Repeat exactly the lines between and including those that contain "Reconstruct the object in this render as a FreeCAD" and "printed black outside.". Output no other line.

### [Rows]
------

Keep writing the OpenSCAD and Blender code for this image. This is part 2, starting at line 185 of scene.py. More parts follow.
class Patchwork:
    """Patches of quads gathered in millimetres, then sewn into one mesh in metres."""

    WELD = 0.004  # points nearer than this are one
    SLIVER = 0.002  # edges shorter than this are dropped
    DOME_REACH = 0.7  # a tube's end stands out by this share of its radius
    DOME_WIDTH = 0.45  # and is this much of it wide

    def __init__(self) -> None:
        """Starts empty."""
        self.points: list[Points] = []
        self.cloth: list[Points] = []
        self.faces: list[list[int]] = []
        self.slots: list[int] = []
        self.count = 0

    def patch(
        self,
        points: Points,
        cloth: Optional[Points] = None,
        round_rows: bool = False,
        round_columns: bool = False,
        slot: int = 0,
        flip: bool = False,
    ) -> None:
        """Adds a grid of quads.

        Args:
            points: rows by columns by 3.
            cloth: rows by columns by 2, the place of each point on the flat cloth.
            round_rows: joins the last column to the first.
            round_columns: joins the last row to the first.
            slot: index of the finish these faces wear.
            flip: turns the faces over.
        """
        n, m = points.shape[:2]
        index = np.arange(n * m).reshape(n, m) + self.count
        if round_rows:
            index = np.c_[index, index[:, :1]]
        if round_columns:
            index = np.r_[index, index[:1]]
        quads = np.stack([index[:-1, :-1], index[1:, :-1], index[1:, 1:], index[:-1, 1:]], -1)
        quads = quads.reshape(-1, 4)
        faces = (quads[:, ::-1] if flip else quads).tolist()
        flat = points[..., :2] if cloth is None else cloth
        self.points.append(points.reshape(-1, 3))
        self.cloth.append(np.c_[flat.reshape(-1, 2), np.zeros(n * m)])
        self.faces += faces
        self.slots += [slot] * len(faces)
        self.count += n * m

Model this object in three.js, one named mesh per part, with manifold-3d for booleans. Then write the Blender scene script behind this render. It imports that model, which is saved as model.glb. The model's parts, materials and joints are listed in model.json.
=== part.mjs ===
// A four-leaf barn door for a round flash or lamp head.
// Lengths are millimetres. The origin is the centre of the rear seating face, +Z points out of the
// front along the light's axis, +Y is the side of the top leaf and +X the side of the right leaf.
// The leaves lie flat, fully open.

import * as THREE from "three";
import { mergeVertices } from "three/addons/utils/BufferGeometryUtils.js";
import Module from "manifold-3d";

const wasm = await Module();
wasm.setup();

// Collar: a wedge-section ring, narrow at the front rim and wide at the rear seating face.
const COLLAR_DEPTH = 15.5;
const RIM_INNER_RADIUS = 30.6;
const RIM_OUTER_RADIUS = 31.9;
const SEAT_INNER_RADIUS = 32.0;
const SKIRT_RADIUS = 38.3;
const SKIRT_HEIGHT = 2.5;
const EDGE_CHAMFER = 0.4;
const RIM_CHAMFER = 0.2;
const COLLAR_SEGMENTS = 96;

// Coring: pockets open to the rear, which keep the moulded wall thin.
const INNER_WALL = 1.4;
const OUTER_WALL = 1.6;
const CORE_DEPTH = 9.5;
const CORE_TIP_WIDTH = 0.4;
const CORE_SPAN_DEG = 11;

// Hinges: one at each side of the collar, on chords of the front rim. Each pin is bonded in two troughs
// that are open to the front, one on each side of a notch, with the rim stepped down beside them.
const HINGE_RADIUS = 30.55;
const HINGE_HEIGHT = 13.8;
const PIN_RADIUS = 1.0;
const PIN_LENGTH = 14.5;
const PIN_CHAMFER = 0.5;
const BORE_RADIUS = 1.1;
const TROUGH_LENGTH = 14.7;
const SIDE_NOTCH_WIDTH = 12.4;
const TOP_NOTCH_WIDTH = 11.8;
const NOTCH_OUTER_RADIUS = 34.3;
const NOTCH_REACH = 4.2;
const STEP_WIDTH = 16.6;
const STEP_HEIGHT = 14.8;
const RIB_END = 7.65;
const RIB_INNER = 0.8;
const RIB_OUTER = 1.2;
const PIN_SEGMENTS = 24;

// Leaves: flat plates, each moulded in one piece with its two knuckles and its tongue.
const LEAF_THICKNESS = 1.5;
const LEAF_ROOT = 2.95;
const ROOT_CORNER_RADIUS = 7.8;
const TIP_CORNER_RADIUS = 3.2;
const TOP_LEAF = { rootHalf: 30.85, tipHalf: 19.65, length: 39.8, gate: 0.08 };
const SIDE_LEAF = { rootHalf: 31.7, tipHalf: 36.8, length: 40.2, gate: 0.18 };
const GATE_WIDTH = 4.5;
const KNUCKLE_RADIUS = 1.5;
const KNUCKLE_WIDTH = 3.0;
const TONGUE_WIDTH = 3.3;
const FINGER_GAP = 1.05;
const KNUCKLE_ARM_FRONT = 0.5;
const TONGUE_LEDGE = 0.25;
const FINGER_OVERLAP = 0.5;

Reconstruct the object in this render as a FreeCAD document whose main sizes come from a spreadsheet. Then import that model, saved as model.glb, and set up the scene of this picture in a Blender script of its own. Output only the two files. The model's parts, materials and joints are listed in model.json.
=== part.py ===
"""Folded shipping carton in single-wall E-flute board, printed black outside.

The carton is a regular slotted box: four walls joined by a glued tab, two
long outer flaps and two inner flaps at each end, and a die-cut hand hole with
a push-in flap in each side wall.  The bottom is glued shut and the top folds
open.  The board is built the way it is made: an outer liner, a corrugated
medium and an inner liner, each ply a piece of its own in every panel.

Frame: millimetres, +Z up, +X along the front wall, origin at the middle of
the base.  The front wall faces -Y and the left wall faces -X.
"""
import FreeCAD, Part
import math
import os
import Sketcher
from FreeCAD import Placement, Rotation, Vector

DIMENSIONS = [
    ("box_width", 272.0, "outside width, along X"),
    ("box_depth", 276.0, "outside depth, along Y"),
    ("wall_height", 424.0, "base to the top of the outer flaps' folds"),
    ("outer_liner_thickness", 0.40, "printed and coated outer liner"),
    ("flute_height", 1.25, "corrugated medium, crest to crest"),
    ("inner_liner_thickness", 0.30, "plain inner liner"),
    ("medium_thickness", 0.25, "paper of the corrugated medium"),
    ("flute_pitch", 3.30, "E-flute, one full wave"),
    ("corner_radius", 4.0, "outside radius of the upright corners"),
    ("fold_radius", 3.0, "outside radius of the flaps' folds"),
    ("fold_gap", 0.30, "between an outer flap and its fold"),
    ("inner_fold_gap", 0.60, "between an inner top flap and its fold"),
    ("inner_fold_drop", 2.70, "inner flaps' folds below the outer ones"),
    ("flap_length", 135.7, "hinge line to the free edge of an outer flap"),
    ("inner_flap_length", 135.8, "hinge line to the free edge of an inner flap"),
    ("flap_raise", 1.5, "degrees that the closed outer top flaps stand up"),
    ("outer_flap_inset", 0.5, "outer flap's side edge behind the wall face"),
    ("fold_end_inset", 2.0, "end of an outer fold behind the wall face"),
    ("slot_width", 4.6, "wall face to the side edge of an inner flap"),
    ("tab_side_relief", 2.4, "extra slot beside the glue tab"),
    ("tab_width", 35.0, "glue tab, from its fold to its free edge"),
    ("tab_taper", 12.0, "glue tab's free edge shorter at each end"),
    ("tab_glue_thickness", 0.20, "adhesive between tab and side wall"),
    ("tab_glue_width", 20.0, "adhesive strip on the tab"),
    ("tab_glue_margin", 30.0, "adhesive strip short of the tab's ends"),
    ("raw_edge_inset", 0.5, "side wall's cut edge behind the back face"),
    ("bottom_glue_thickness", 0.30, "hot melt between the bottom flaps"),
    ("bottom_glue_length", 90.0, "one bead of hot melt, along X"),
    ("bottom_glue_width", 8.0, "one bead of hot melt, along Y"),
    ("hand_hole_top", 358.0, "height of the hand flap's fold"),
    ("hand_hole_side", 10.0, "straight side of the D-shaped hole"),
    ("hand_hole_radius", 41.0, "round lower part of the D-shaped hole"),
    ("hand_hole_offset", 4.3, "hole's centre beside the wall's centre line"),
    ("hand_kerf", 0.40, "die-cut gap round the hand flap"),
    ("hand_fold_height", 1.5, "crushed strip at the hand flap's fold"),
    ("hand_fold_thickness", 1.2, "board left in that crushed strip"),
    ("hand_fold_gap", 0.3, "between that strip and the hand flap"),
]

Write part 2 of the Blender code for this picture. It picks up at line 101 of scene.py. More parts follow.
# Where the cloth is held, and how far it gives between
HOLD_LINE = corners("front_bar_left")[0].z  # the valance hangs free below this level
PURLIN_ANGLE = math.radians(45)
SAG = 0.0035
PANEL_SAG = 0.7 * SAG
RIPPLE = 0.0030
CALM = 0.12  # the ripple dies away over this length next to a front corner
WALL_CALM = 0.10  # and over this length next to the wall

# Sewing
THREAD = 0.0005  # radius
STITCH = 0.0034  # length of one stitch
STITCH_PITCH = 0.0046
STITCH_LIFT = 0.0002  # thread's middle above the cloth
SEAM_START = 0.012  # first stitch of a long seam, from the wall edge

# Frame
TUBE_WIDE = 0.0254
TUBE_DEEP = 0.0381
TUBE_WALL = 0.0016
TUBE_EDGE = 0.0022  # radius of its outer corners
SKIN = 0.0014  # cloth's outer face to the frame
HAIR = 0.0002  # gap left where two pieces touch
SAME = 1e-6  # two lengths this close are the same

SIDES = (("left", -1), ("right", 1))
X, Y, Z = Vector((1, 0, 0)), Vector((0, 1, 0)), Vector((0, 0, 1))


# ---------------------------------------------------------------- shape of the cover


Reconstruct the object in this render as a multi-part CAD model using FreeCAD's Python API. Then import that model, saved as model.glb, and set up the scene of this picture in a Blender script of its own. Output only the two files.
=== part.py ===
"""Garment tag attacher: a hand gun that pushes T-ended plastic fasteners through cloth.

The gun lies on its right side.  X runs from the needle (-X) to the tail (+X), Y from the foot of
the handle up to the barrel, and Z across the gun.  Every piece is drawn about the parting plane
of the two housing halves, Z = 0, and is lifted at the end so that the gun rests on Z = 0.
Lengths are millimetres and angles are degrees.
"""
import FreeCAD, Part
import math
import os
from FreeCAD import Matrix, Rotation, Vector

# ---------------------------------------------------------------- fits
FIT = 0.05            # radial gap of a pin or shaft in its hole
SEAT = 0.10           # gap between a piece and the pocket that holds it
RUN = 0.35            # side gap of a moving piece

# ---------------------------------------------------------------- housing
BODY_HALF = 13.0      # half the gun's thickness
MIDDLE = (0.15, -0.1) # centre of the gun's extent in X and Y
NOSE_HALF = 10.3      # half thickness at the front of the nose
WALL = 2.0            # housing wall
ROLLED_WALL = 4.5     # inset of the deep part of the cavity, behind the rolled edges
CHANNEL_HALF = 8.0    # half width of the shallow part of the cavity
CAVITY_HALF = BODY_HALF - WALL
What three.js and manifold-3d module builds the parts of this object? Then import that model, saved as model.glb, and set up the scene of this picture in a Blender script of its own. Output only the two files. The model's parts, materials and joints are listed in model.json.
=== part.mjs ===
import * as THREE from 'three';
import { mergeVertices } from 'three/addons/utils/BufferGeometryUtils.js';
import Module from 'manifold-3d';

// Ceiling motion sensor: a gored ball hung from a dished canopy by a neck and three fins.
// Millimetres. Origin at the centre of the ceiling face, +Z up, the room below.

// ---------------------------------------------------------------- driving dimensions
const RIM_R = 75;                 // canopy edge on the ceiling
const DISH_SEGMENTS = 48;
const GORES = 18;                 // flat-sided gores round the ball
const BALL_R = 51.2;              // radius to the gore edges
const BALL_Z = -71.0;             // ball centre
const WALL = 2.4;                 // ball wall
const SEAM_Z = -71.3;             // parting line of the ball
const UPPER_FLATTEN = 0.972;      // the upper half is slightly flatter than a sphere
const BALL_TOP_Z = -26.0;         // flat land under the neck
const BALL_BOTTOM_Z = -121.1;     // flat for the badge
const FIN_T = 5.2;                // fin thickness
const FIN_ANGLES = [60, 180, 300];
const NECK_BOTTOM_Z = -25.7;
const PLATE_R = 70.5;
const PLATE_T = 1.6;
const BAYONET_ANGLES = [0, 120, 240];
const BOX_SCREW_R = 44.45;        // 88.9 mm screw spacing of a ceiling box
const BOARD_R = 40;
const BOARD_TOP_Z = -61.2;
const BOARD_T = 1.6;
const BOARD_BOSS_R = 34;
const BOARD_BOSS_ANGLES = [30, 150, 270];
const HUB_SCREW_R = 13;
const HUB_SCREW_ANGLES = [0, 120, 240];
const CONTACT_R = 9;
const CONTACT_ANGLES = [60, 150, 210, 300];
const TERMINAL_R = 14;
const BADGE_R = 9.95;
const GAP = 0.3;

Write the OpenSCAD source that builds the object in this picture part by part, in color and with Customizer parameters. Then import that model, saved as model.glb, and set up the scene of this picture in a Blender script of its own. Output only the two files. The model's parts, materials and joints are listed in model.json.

------

### [Answer to the exercise]
Reconstruct the object in this render as a FreeCAD document whose main sizes come from a spreadsheet. Then import that model, saved as model.glb, and set up the scene of this picture in a Blender script of its own. Output only the two files. The model's parts, materials and joints are listed in model.json.
=== part.py ===
"""Folded shipping carton in single-wall E-flute board, printed black outside.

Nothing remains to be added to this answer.